25. Joe Jackson, Blaze of Glory
This was something of a return to more basic pop music after dalliances with more experimental work and movie scores. It fizzled most places. We liked it a lot.
26. Road House soundtrack
“Pain don’t hurt.”
27. Syd Barrett, Opel
A compilation of recordings the former Pink Floyd frontman made in the late nineteen-sixties. I know I gravitated to it to help fill the Robyn Hitchcock–sized hole in my shows when the album Queen Elvis moved out of rotation.
28. Human Drama, Feel
I don’t remember this record at all. Not one bit.
29. John Cougar Mellencamp, Big Daddy
I think of this as a pretty underrated album from the Indiana rocker. It was also the last one where he held onto the celebrity life preserver of the Cougar moniker. I was going to assert that this was the last John Mellencamp album that we put into rotation, but I suspect his next release, Whenever We Wanted, got airplay, too.

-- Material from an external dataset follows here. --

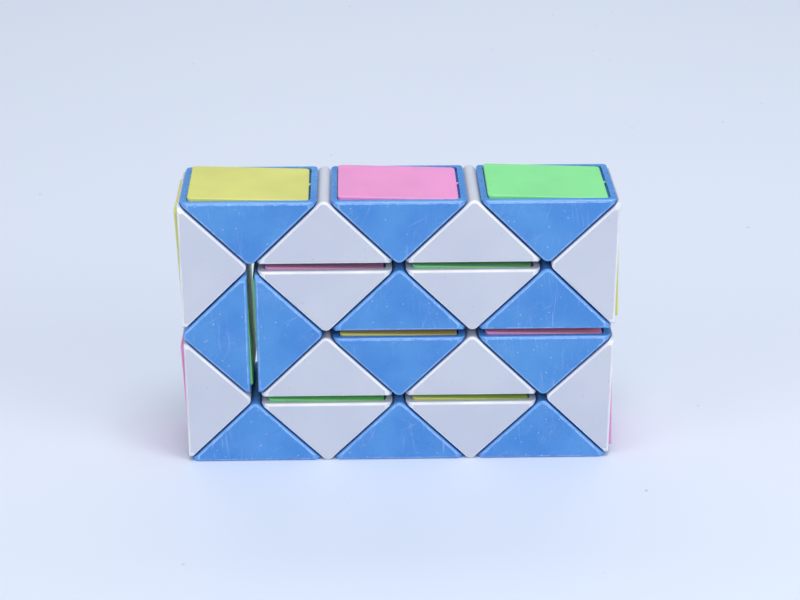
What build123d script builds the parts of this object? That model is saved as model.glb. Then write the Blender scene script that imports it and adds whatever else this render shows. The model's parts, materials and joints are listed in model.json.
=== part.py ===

30. Hotel Hunger, This Is Where the Fun Starts
The debut LP from a Danish rock band. It’s not good.
31. Concrete Blonde, Free
This album was fairly new at this point, so I’m surprised it’s this low on the chart. It must have taken a little while for this one to catch on with us. It definitely did eventually, and subsequent releases were huge at the station.
32. XTC, Oranges and Lemons
This was likely in its final week on the chart, because this album was more than three months old at this point. This album is a treasure, and we treated it as such.
33. Zulus, Down on the Floor
It now feels not so great for this to the band name for a bunch of white guys from Boston. But I guess not everyone sees it that way; they reunited last year without any evident concerns about the icky appropriation and othering.
34. Screaming Trees, Buzz Factory
Like Drivin’ N Cryin’, Screaming Trees had a decent-sized hit in their future. We couldn’t claim an similar early embrace of the Mark Lanegan–fronted band, but I pulled Buzz Factory out of the stacks many times when I was in the mood to really rattle the speakers.
35. Cindy Lee Berry Hill, Naked Movie Star
We always had a little room for a record like this one.